__Task objective__: Everything from the line containing "back at each station" to the line containing "in imported if", both lines included, must be copied exactly; nothing else should be.

[Stored records]
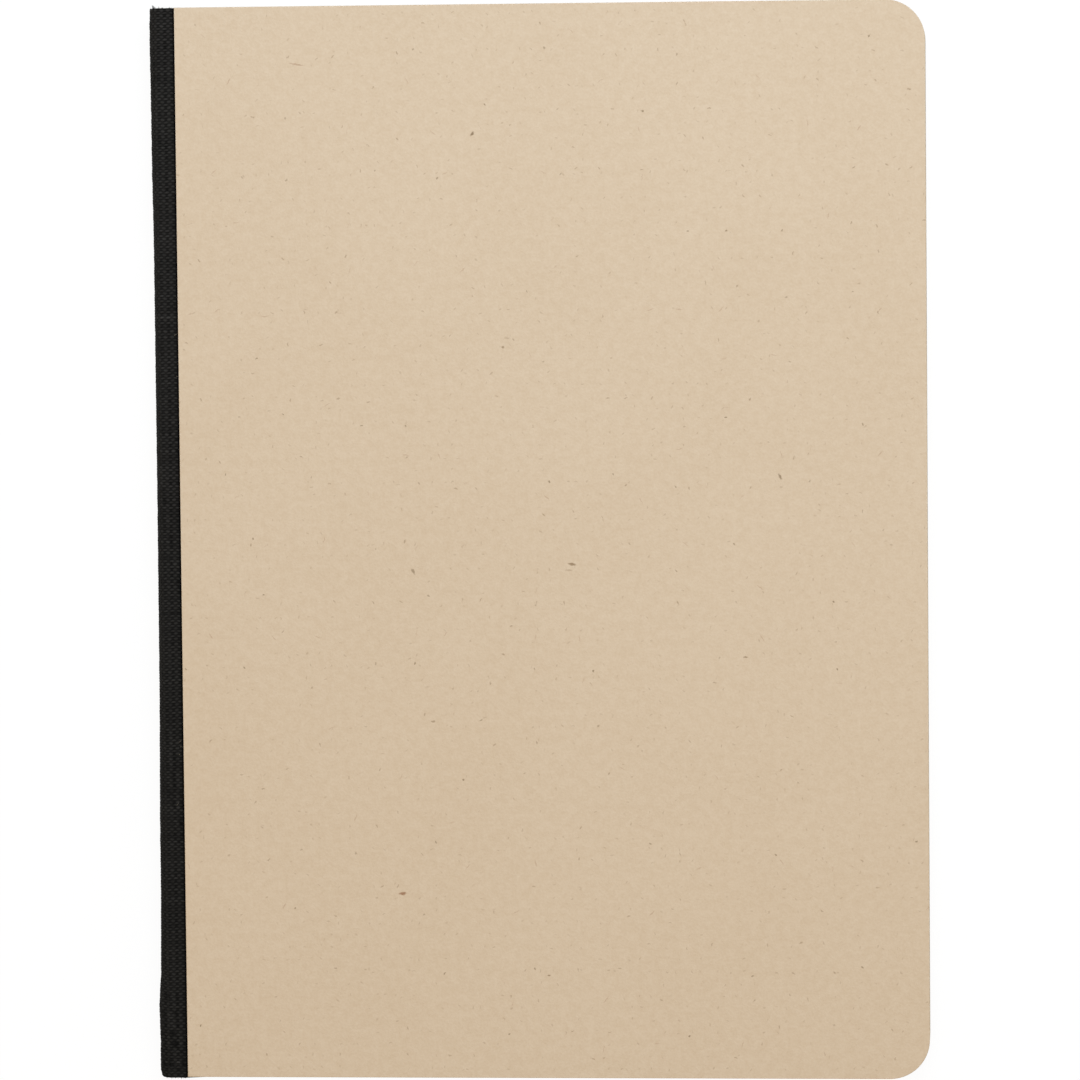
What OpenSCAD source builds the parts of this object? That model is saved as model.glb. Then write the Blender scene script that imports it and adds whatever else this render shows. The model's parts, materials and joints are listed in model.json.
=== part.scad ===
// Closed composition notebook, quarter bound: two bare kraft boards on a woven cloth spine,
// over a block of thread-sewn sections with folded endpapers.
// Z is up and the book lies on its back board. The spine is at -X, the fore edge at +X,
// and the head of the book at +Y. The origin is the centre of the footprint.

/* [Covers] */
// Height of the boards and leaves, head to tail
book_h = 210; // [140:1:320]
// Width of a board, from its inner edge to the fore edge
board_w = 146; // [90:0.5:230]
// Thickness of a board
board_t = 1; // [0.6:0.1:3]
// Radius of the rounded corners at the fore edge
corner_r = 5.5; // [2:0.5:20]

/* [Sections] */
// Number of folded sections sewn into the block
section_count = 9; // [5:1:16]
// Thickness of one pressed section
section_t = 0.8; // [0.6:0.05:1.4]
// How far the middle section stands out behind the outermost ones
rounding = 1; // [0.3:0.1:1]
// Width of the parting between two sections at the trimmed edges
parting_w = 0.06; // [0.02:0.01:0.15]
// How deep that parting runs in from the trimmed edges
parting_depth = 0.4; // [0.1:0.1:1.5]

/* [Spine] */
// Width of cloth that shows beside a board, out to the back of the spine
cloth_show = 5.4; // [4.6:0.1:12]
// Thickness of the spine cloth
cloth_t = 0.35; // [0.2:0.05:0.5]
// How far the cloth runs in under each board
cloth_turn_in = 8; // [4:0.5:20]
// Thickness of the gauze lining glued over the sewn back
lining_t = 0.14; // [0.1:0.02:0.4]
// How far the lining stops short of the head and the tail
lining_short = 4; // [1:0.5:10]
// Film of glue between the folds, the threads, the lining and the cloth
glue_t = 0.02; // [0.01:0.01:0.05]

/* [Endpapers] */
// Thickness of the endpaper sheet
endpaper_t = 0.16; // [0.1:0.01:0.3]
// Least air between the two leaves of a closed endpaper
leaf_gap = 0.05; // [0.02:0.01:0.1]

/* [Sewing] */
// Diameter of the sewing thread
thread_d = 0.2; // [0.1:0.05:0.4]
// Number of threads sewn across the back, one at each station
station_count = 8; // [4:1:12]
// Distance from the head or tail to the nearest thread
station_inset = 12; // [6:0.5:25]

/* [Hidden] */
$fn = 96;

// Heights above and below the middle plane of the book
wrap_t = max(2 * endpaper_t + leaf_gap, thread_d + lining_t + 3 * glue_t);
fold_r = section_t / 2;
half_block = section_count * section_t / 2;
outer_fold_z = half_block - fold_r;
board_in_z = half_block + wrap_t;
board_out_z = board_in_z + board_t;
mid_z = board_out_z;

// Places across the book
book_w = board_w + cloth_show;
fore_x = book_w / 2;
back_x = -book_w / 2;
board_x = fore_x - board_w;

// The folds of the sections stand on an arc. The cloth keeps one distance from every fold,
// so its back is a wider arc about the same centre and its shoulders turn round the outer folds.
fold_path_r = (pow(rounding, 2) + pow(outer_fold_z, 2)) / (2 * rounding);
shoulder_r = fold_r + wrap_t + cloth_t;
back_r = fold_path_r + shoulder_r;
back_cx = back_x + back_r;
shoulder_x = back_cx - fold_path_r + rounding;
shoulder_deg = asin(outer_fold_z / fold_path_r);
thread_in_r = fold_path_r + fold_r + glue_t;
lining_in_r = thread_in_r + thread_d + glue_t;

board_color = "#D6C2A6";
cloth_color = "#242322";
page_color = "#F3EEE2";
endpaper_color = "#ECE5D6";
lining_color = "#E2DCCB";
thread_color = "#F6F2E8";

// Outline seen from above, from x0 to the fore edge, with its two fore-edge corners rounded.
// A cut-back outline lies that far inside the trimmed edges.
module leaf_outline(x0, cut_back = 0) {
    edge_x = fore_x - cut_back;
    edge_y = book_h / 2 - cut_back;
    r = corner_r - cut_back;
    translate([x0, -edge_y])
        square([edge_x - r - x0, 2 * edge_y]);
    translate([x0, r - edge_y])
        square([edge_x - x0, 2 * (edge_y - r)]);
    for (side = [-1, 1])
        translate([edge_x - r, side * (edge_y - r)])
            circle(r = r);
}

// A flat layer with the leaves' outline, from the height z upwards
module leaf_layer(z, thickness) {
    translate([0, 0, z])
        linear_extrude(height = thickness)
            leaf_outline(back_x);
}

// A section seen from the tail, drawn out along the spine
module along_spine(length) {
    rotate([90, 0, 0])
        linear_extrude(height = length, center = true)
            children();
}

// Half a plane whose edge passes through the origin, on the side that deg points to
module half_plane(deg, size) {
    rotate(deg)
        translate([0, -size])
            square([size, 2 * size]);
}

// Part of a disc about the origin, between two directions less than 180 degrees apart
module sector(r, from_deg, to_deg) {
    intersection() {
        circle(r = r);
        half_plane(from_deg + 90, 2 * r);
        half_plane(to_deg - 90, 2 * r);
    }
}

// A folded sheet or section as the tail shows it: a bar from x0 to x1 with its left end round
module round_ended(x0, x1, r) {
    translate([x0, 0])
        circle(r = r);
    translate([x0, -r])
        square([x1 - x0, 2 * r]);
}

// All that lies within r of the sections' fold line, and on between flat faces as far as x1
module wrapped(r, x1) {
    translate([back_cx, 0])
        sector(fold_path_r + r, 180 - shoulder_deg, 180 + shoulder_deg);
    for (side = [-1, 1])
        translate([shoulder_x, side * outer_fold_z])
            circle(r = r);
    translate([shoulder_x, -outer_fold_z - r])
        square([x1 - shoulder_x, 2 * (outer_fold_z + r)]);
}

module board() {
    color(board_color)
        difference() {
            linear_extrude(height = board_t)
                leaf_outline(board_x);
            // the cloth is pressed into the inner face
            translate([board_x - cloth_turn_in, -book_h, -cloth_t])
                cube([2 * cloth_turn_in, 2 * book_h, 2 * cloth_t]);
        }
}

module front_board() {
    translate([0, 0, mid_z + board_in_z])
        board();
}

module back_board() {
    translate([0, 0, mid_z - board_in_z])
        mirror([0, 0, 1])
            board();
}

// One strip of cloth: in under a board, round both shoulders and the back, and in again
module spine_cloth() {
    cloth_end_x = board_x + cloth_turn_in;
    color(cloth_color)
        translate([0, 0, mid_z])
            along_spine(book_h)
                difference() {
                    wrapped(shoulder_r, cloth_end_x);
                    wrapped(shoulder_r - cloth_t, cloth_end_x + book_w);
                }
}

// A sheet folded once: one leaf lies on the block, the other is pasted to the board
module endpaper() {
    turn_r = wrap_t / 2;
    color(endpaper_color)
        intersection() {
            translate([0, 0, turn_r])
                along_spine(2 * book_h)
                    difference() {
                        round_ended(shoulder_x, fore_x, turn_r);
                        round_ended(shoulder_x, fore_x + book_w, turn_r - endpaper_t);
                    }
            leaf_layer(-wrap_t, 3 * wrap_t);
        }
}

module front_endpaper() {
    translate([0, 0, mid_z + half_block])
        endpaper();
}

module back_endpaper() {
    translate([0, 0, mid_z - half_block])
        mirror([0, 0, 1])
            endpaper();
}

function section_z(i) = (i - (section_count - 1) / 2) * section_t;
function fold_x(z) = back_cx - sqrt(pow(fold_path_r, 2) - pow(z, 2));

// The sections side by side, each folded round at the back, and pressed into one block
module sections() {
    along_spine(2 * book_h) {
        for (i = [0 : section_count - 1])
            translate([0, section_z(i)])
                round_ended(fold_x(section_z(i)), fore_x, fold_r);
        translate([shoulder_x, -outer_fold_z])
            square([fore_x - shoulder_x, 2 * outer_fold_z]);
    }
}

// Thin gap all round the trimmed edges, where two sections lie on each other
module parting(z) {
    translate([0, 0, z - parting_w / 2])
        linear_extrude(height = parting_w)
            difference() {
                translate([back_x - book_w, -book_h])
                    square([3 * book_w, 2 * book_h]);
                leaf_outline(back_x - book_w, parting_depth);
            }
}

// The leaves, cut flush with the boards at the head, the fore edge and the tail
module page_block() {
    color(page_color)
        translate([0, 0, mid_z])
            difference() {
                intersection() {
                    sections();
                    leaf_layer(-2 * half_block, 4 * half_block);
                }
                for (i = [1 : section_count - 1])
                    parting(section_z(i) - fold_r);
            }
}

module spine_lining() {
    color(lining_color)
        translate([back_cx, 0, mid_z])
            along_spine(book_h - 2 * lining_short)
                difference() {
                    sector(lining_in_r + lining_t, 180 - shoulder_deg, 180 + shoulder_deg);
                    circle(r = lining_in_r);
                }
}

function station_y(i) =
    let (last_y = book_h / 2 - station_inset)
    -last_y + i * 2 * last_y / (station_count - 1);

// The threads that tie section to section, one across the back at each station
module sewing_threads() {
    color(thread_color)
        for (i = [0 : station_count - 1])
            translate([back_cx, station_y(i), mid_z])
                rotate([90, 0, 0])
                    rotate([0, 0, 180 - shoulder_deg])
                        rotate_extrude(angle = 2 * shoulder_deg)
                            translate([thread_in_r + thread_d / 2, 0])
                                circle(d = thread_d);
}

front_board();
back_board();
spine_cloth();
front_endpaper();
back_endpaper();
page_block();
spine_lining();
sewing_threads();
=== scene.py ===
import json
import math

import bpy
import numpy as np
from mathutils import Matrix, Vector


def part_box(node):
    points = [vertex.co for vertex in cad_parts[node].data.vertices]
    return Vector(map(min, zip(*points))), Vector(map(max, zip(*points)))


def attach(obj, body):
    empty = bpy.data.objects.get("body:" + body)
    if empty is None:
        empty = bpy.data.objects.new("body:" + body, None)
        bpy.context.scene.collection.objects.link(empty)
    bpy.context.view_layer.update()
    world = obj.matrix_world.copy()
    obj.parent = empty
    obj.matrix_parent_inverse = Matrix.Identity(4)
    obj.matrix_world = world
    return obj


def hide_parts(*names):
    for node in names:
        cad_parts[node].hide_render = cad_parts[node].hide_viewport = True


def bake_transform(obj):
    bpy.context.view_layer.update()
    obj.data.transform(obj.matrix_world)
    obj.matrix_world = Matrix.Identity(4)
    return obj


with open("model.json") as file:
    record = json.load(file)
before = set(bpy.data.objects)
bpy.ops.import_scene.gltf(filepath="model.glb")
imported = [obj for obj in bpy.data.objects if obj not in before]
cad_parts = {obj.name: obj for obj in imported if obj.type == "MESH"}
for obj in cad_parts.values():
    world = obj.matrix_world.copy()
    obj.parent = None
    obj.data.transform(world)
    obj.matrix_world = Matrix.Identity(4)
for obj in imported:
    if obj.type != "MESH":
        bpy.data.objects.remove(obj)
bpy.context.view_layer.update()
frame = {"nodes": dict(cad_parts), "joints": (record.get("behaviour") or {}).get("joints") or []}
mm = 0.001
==
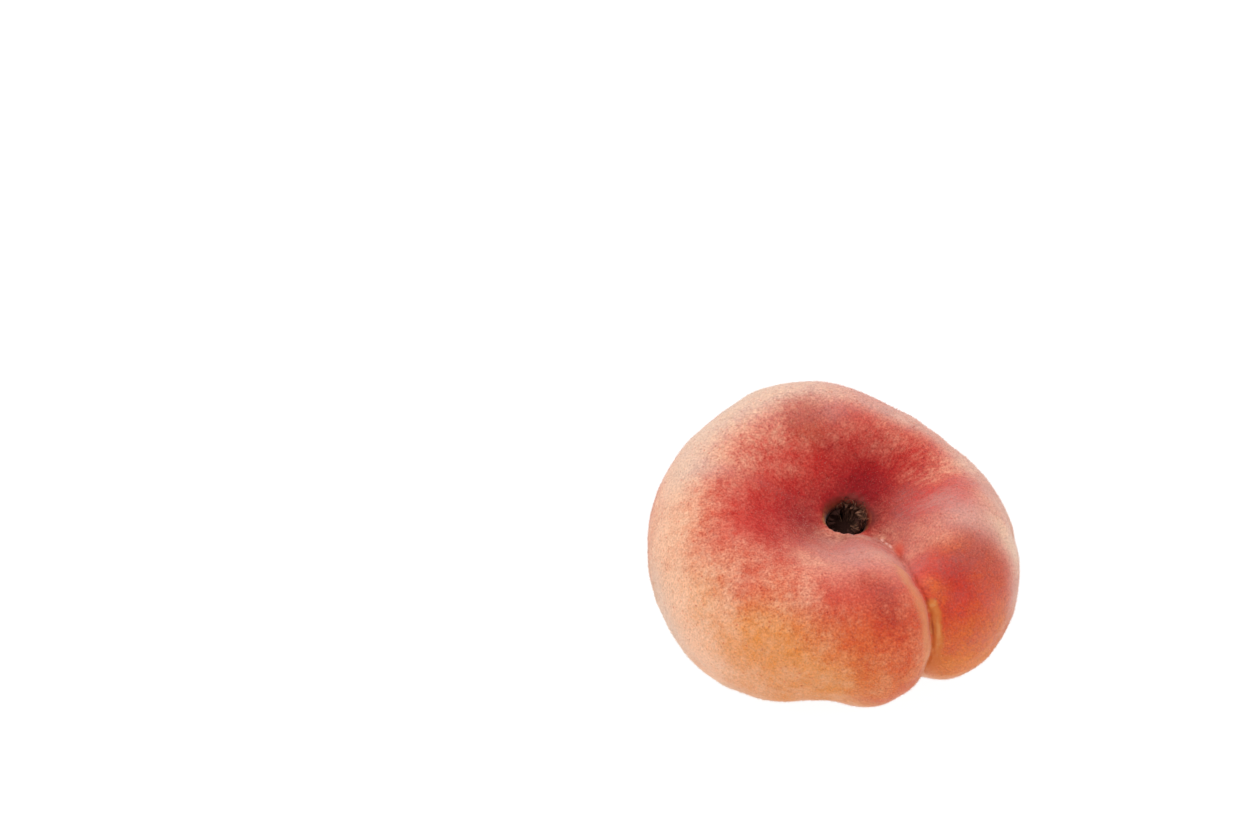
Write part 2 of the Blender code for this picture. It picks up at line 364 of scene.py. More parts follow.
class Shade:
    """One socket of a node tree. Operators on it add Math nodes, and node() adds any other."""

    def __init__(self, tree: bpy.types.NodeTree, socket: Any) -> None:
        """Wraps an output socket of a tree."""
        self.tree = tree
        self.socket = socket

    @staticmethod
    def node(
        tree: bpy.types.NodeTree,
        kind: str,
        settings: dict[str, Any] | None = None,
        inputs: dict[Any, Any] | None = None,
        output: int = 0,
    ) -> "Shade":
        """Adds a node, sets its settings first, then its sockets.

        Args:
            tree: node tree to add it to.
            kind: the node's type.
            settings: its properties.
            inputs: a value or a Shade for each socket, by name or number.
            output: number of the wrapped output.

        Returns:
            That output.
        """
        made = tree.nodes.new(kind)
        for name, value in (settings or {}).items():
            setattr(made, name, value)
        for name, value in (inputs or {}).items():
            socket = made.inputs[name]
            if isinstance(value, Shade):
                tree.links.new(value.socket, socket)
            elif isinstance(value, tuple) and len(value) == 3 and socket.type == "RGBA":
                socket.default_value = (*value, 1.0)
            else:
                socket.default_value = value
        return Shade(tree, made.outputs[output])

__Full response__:
// The threads that tie section to section, one across the back at each station
module sewing_threads() {
    color(thread_color)
        for (i = [0 : station_count - 1])
            translate([back_cx, station_y(i), mid_z])
                rotate([90, 0, 0])
                    rotate([0, 0, 180 - shoulder_deg])
                        rotate_extrude(angle = 2 * shoulder_deg)
                            translate([thread_in_r + thread_d / 2, 0])
                                circle(d = thread_d);
}

front_board();
back_board();
spine_cloth();
front_endpaper();
back_endpaper();
page_block();
spine_lining();
sewing_threads();
=== scene.py ===
import json
import math

import bpy
import numpy as np
from mathutils import Matrix, Vector


def part_box(node):
    points = [vertex.co for vertex in cad_parts[node].data.vertices]
    return Vector(map(min, zip(*points))), Vector(map(max, zip(*points)))


def attach(obj, body):
    empty = bpy.data.objects.get("body:" + body)
    if empty is None:
        empty = bpy.data.objects.new("body:" + body, None)
        bpy.context.scene.collection.objects.link(empty)
    bpy.context.view_layer.update()
    world = obj.matrix_world.copy()
    obj.parent = empty
    obj.matrix_parent_inverse = Matrix.Identity(4)
    obj.matrix_world = world
    return obj


def hide_parts(*names):
    for node in names:
        cad_parts[node].hide_render = cad_parts[node].hide_viewport = True


def bake_transform(obj):
    bpy.context.view_layer.update()
    obj.data.transform(obj.matrix_world)
    obj.matrix_world = Matrix.Identity(4)
    return obj


with open("model.json") as file:
    record = json.load(file)
before = set(bpy.data.objects)
bpy.ops.import_scene.gltf(filepath="model.glb")
imported = [obj for obj in bpy.data.objects if obj not in before]
cad_parts = {obj.name: obj for obj in imported if obj.type == "MESH"}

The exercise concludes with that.